If you just look at the force exerted into the ground from the edge of the box that is in contact in both scenarios, you will find that the forces are exactly the same, but just on opposite edges. The only difference between the 2 is the edge that's in contact relative to the direction of movement, and this will make a difference if the ground is assumed to be soft.

agreed.

are we any closer to the answer?! [rofl]

Ok, so what if the box is on a conveyor belt? http://discussworldissues.com/forums.../confused1.gif

If the rope and bar are acting on the box in the same horizontal plane, then it should be the same, granted that we're talking about a rigid surface that the box is on.

Wouldn't take off.


[rofl]

It depends on the complexity of the model as to whether the kind of thoughts being put forward here are required.

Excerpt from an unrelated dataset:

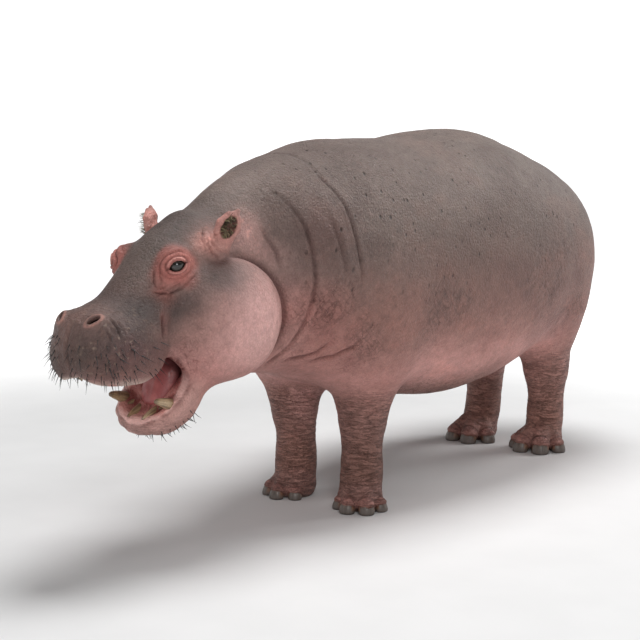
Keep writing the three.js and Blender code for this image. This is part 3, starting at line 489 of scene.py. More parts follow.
def relief(P, Nn):
    """How far the skin stands out from the plain form, in mm."""
    ax, y, z = np.abs(P[:, 0]), P[:, 1], P[:, 2]
    D = np.zeros(len(P))
    for pts, depth, w, t0, t1 in FOLDS:
        d, s = to_line(P, pts, 0.3)
        k = np.ones(len(P))
        if t0: k *= ramp(s, -0.02, t0)
        if t1: k *= 1 - ramp(s, 1 - t1, 1.02)
        D += k * depth * (-np.exp(-(d / w) ** 2) + 0.42 * np.exp(-((d - 2.1 * w) / (1.4 * w)) ** 2) - 0.35 * np.exp(-(d / (3.6 * w)) ** 2))
    # the jowl overhangs the neck: the neck is drawn in along the jowl's edge
    d, s = to_line(P, JOWL_EDGE)
    x_, y_, z_ = Points(*np.stack([ax, y, z], 1).T.copy()).xyz()
    off = cheeks[0].at(x_, y_, z_)
    behind = (1 - ramp(d, 30, 75)) * ramp(s, 0.02, 0.42) * (1 - ramp(s, 0.9, 1.0))
    D -= behind * 21 * ramp(off, 2.0, 8.0) * np.exp(-(np.maximum(off - 8, 0) / 19) ** 1.5)
    D += behind * 4 * (1 - ramp(off, 1.0, 5.0)) * np.exp(-(d / 45) ** 2)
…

From the original question, since no specification of point of attachement is given, we should assume a simple model, meaning everyone's free body diagrams are "incorrect". In this simple model, the forces in the diagram should be applied at the centre of mass.

The components of each vector P are then equal whether the box is being pushed or pulled, as they are equivalent to Pcos30 in the positive x-direction and Psin30 in the positive y-direction and should be drawn acting at the centre of the box in the diagram.